TASK INSTRUCTIONS:
Locate each line with the string "finishes" in the listing below and copy it.

MATERIAL:
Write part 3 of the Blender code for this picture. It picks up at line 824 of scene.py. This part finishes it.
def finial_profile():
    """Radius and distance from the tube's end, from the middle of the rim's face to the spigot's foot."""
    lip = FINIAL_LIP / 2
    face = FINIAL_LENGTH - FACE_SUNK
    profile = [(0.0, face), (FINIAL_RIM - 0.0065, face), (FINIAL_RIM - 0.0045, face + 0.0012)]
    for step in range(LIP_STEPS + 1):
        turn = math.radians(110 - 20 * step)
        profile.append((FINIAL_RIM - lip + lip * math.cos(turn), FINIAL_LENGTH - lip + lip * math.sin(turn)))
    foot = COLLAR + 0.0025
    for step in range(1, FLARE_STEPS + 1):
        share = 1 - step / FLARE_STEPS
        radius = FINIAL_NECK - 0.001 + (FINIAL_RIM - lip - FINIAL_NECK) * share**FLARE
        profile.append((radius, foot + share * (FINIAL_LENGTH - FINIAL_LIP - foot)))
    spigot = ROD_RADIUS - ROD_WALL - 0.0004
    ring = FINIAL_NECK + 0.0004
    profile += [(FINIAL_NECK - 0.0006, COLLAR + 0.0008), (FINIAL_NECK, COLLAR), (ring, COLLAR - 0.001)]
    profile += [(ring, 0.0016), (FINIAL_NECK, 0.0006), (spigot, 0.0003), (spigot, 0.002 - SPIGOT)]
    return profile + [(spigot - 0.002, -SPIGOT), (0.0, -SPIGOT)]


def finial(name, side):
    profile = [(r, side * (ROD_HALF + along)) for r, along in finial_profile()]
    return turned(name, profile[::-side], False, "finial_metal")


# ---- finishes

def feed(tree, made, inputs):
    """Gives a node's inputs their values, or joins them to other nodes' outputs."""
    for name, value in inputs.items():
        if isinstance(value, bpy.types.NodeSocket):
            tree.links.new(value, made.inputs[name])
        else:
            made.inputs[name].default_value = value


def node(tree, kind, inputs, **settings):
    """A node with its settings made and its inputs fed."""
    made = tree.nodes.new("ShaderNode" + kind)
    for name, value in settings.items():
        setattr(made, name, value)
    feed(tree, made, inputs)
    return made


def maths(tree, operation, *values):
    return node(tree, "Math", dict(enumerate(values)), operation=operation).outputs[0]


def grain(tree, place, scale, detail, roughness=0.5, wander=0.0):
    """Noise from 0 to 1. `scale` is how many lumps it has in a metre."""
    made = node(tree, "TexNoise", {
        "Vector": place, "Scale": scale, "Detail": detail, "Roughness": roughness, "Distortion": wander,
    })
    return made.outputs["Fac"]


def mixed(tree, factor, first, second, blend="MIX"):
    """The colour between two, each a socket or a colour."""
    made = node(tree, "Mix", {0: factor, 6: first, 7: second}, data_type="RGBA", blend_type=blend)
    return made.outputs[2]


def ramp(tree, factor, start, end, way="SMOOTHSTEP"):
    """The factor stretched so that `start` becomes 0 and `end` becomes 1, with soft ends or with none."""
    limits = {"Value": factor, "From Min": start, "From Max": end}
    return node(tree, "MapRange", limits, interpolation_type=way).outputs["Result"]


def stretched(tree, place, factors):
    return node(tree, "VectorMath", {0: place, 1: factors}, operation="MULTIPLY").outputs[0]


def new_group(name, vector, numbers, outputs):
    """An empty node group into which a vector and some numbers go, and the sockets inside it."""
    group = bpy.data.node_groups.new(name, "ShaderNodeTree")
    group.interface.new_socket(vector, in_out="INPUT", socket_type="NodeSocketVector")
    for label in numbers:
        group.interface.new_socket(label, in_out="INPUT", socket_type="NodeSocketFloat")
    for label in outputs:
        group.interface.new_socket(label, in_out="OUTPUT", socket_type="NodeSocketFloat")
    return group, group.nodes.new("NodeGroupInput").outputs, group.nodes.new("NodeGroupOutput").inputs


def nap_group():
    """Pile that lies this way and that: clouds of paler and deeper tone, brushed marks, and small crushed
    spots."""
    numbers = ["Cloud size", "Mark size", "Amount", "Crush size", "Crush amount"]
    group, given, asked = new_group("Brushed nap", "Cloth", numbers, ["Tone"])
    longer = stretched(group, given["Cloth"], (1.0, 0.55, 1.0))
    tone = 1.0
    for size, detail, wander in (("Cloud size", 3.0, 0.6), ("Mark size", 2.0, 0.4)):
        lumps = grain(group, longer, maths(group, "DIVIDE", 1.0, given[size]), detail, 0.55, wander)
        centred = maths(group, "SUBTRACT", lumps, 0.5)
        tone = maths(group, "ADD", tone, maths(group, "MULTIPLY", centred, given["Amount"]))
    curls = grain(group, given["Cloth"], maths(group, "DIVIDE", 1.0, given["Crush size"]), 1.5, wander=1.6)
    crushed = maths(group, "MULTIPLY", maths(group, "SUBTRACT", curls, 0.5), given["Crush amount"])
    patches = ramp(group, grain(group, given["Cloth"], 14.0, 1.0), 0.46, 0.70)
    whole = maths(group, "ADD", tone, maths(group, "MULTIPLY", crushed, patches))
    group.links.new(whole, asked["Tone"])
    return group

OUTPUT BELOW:
Write part 3 of the Blender code for this picture. It picks up at line 824 of scene.py. This part finishes it.
# ---- finishes